*** Extracted records
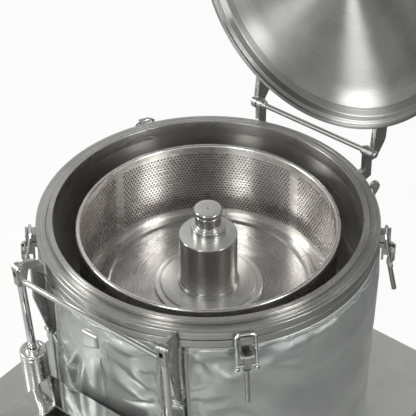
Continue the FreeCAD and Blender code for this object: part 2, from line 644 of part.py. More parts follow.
for side, name in ((-1, "left"), (1, "right")):
    x = side * armX
    arm = plate(armHook, x - armHalf, x + armHalf)
    arm = arm.fuse(rodX(armEyeRadius, x - armHalf, x + armHalf, -armY, bailPinZ))
    arm = arm.fuse(box(x - armFootHalfSpan, x + armFootHalfSpan, armTip - armFootWidth,
                       armWeld + armFootHalfSpan, armFootZ, armFootZ + armFootThick))
    arm = arm.cut(disc(casingOuterRadius, deckTop, flangeBottom))
    arm = arm.cut(disc(flangeRadius + armRingGap, flangeBottom - armRingGap, ringTop + 2 * armShoulder))
    arm = arm.cut(rodX(armPinRadius + latchPinClearance, x - clevisWidth, x + clevisWidth, -armY, bailPinZ))
    parts["arm_" + name] = turned(arm.removeSplitter(), side * bailTurn)

    half = clevisWidth / 2
    block = box(x - half, x + half, -armY - clevisDepth / 2, -armY + clevisDepth / 2, clevisBottom, bailPinZ)
    block = block.makeFillet(clevisCorner, verticalEdges(block))
    crown = rodX(clevisDepth / 2, x - half, x + half, -armY, bailPinZ)
    block = block.fuse(crown)
    cleft = box(x - armHalf - armSideGap, x + armHalf + armSideGap, -armY - clevisDepth, -armY + clevisDepth,
                bailPinZ - clevisCleftBelowPin, blockTop + 1)
    block = block.cut(cleft)
    pin = rodX(armPinRadius, x - half, x + half, -armY, bailPinZ)
    heads = [rodX(armPinHeadRadius, x - half - armPinHeadThick, x - half, -armY, bailPinZ),
             rodX(armPinHeadRadius, x + half, x + half + armPinHeadThick, -armY, bailPinZ)]
    clevis = block.fuse([pin] + heads).removeSplitter()

    piston = disc(pistonRadius, canTop + cylinderCollarHeight, clevisBottom, x, -armY)
    can = disc(cylinderRadius, deckTop - cylinderRadius, canTop, x, -armY)
    can = can.makeChamfer(cylinderCapChamfer, edgesAbove(can, canTop - 0.1))
    collar = disc(cylinderCollarRadius, canTop, canTop + cylinderCollarHeight, x, -armY)
    can = can.fuse(collar).removeSplitter()
    for shape in (clevis, piston, can):
        shape.rotate(Vector(0, -armY, bailPinZ), Vector(1, 0, 0), bailLean)
    parts["clevis_" + name] = turned(clevis, side * bailTurn)
    parts["piston_rod_" + name] = turned(piston, side * bailTurn)
    parts["cylinder_" + name] = turned(can.cut(underDeck), side * bailTurn)
    clevises.append(parts["clevis_" + name])
crossRodY = -bailY + crossRodDrop * math.sin(math.radians(bailLean))
crossRodZ = bailPinZ - crossRodDrop * math.cos(math.radians(bailLean))
parts["cross_rod"] = rodX(crossRodRadius, -bailX, bailX, crossRodY, crossRodZ).cut(clevises)

# Insulation jacket: three padded panels, the front one with a slot round each arm
jacketTop = flangeBottom - jacketTopGap
jacketBottom = deckTop + jacketBottomGap
slotOuter = bailX - jacketSlotInset
seamAngle = math.degrees(math.asin(slotOuter / jacketTopRadius))
seamHalf = math.degrees(jacketSeam / 2 / jacketTopRadius)
jacketSection = [(jacketInnerRadius, jacketBottom), (jacketBottomRadius, jacketBottom),
                 (jacketTopRadius, jacketTop), (jacketInnerRadius, jacketTop)]
for name, start, stop in (("jacket_front", -90 - seamAngle + seamHalf, -90 + seamAngle - seamHalf),
                          ("jacket_right", -90 + seamAngle + seamHalf, 90 - seamHalf),
                          ("jacket_left", 90 + seamHalf, 270 - seamAngle - seamHalf)):
    panel = sector(jacketSection, start, stop)
    for x0 in (-slotOuter, slotOuter - jacketSlotWidth):
        panel = panel.cut(box(x0, x0 + jacketSlotWidth, -armY, -casingInnerRadius / 2,
                              armFootZ - jacketSlotBelow, ringTop))
    parts[name] = panel

os.makedirs("parts", exist_ok=True)
for name, shape in parts.items():
    solid = shape.Solids[0] if len(shape.Solids) == 1 else shape
    if not solid.isValid() or len(shape.Solids) != 1:
        print("check", name, "valid", solid.isValid(), "solids", len(shape.Solids))
    solid.exportStep("parts/" + name + ".step")
print(len(parts), "parts")
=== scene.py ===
import json
import math

import bmesh
import bpy
import numpy as np
from mathutils import Matrix, Vector
from mathutils.bvhtree import BVHTree


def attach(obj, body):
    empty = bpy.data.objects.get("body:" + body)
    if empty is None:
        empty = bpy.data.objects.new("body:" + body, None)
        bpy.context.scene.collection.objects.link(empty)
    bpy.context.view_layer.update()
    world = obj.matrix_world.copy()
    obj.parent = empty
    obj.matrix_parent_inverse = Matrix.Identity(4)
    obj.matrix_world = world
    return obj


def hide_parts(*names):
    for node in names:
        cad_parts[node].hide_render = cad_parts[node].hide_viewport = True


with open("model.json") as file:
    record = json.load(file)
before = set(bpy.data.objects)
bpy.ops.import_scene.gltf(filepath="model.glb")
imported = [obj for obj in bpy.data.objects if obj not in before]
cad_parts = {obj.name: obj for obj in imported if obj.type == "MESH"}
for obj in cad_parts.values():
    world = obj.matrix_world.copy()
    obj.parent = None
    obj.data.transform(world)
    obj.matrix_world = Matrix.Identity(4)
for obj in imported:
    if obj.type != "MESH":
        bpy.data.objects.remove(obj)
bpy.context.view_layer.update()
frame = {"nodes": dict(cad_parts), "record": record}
scene = bpy.context.scene
nodes = frame["nodes"]
record = frame["record"]
bodyOf = {n: body for body, names in record["behaviour"]["bodies"].items() for n in names}

camera = {"focal": 155.77, "sensor": 36.0, "azimuth": 39.0, "elevation": 38.9,
          "distance": 3.0383, "target": (0.0, 0.0, 0.860), "pitchUp": 0.267, "roll": -0.5}


def addCamera(p):
    az, el = math.radians(p["azimuth"]), math.radians(p["elevation"])
    forward = Vector((-math.sin(az) * math.cos(el), math.cos(az) * math.cos(el), -math.sin(el)))
    place = Vector(p["target"]) - forward * p["distance"]
    data = bpy.data.cameras.new("camera")
    data.lens = p["focal"]
    data.sensor_width = p["sensor"]
    data.clip_start, data.clip_end = 0.1, 60
    obj = bpy.data.objects.new("camera", data)
    turn = forward.to_track_quat("-Z", "Y").to_matrix()
    pitch = Matrix.Rotation(math.radians(p["pitchUp"]), 3, "X")
    roll = Matrix.Rotation(math.radians(p["roll"]), 3, "Z")
    obj.matrix_world = Matrix.Translation(place) @ (turn @ (pitch @ roll)).to_4x4()
    scene.collection.objects.link(obj)
    scene.camera = obj


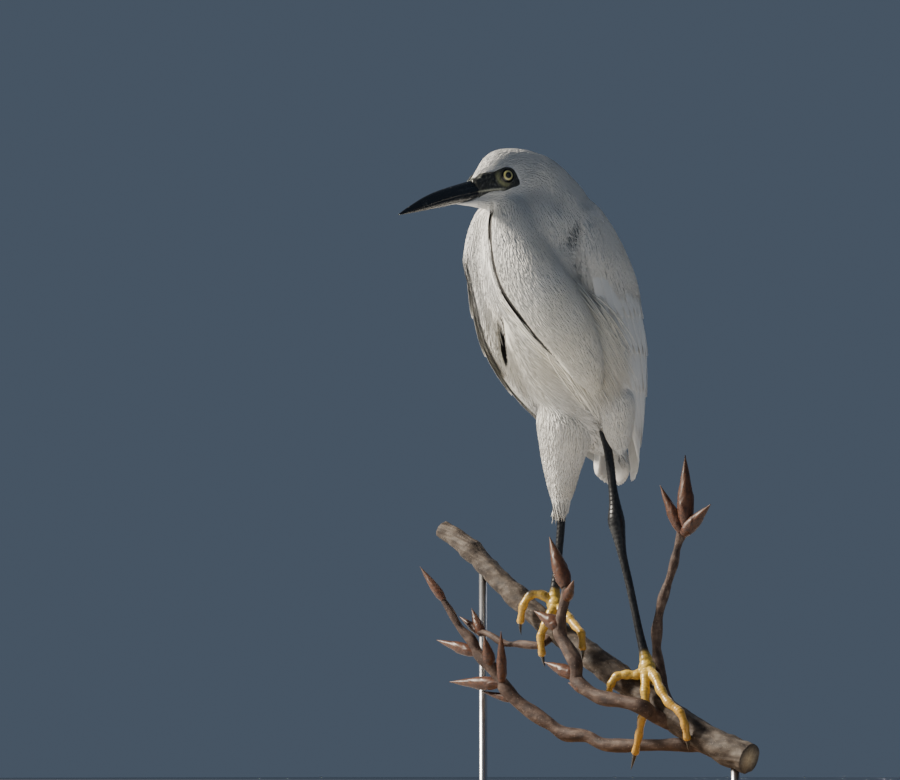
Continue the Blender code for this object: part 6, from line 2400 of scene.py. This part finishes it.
@dataclass(frozen=True)
class Studio:
    """The camera at the photograph's angle, a pale floor and soft lights."""

    azimuth: float = 40.0
    look_up: float = 6.0
    lens: float = 135.0
    distance: float = 2596.0
    target: tuple = (-101.5, 192.0)

    def directions(self) -> tuple[Array, Array]:
        """From the bird to the camera, and to the camera's right."""
        a, e = math.radians(self.azimuth), math.radians(self.look_up)
        back = np.array((math.sin(a) * math.cos(e), -math.cos(a) * math.cos(e), -math.sin(e)))
        return back, np.array((math.cos(a), math.sin(a), 0.0))

    def camera(self) -> None:
        """Places the camera, looking a little upwards at the bird."""
        back, right = self.directions()
        target = right * self.target[0] + (0.0, 0.0, self.target[1])
        data = bpy.data.cameras.new("camera")
        data.lens = self.lens
        data.clip_end = 50.0
        obj = bpy.data.objects.new("camera", data)
        obj.location = Vector((target + back * self.distance + BIRD_PLACE) * MM)
        obj.rotation_euler = Vector(-back).to_track_quat("-Z", "Y").to_euler()
        bpy.context.scene.collection.objects.link(obj)
        bpy.context.scene.camera = obj

    def light(self, name: str, direction: Array, distance: float, size: float, power: float, colour: tuple) -> None:
        """A square soft light that looks at the middle of the bird."""
        data = bpy.data.lights.new(name, "AREA")
        data.shape = "DISK"
        data.size = size
        data.energy = power
        data.color = colour
        obj = bpy.data.objects.new(name, data)
        away = Vector(unit(direction))
        obj.location = Vector((0.0, 0.0, 0.30)) + away * distance
        obj.rotation_euler = away.to_track_quat("Z", "Y").to_euler()
        bpy.context.scene.collection.objects.link(obj)

    def build(self) -> None:
        """Sets up camera, lights, floor and sky."""
        self.camera()
        back, right = self.directions()
        up = np.array((0.0, 0.0, 1.0))
        level = unit(back * (1.0, 1.0, 0.0))
        key = -right * 0.96 - level * 0.06
        self.light("key", key + up * 0.62, 2.2, 0.50, 134.0, (1.0, 0.92, 0.79))
        self.light("fill", level + right * 0.5 + up * 0.15, 2.6, 1.6, 1.2, (0.86, 0.92, 1.0))
        self.light("rim", -level + right * 0.6 + up * 0.9, 2.4, 1.0, 4.0, (0.90, 0.94, 1.0))
        world = bpy.data.worlds.new("sky")
        bpy.context.scene.world = world
        world.use_nodes = True
        sky = next(n for n in world.node_tree.nodes if n.type == "BACKGROUND")
        sky.inputs["Color"].default_value = (0.48, 0.64, 0.90, 1.0)
        sky.inputs["Strength"].default_value = 0.145
        self.floor()

    def floor(self) -> None:
        """A wide pale disc under the base."""
        turn = np.linspace(0, 2 * math.pi, 96, endpoint=False)
        rings = [
            np.column_stack([r * np.cos(turn), r * np.sin(turn), np.full(96, z)])
            for r, z in ((2500.0, -4.0), (2500.0, 0.0))
        ]
        shape = outward(closed_rings(np.stack(rings) - (BIRD_PLACE + (0.0, 0.0, 0.2))))
        obj = shape.mesh("floor")
        paint = Paint("floor", "stand_wood", 0.8)
        paint.colour(paint.mix(paint.noise(60.0), (0.60, 0.62, 0.64), (0.66, 0.68, 0.70)))
        obj.data.materials.append(paint.material)


BODY = next(iter(frame["bodies"]))


def main() -> None:
    """Builds the model and its studio."""
    logging.basicConfig(level=logging.INFO, format="%(message)s")
    model = Model()
    model.bird()
    model.perch()
    Studio().build()


if __name__ == "__main__":
    main()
******
→ Task statement
Repeat the entries above verbatim, but only from the line that has "for x0 in (-slotOuter, slotOuter" down to the line that has "bpy.data.objects.remove(obj)", inclusive.

→ Exercise result
    for x0 in (-slotOuter, slotOuter - jacketSlotWidth):
        panel = panel.cut(box(x0, x0 + jacketSlotWidth, -armY, -casingInnerRadius / 2,
                              armFootZ - jacketSlotBelow, ringTop))
    parts[name] = panel

os.makedirs("parts", exist_ok=True)
for name, shape in parts.items():
    solid = shape.Solids[0] if len(shape.Solids) == 1 else shape
    if not solid.isValid() or len(shape.Solids) != 1:
        print("check", name, "valid", solid.isValid(), "solids", len(shape.Solids))
    solid.exportStep("parts/" + name + ".step")
print(len(parts), "parts")
=== scene.py ===
import json
import math

import bmesh
import bpy
import numpy as np
from mathutils import Matrix, Vector
from mathutils.bvhtree import BVHTree


def attach(obj, body):
    empty = bpy.data.objects.get("body:" + body)
    if empty is None:
        empty = bpy.data.objects.new("body:" + body, None)
        bpy.context.scene.collection.objects.link(empty)
    bpy.context.view_layer.update()
    world = obj.matrix_world.copy()
    obj.parent = empty
    obj.matrix_parent_inverse = Matrix.Identity(4)
    obj.matrix_world = world
    return obj


def hide_parts(*names):
    for node in names:
        cad_parts[node].hide_render = cad_parts[node].hide_viewport = True


with open("model.json") as file:
    record = json.load(file)
before = set(bpy.data.objects)
bpy.ops.import_scene.gltf(filepath="model.glb")
imported = [obj for obj in bpy.data.objects if obj not in before]
cad_parts = {obj.name: obj for obj in imported if obj.type == "MESH"}
for obj in cad_parts.values():
    world = obj.matrix_world.copy()
    obj.parent = None
    obj.data.transform(world)
    obj.matrix_world = Matrix.Identity(4)
for obj in imported:
    if obj.type != "MESH":
        bpy.data.objects.remove(obj)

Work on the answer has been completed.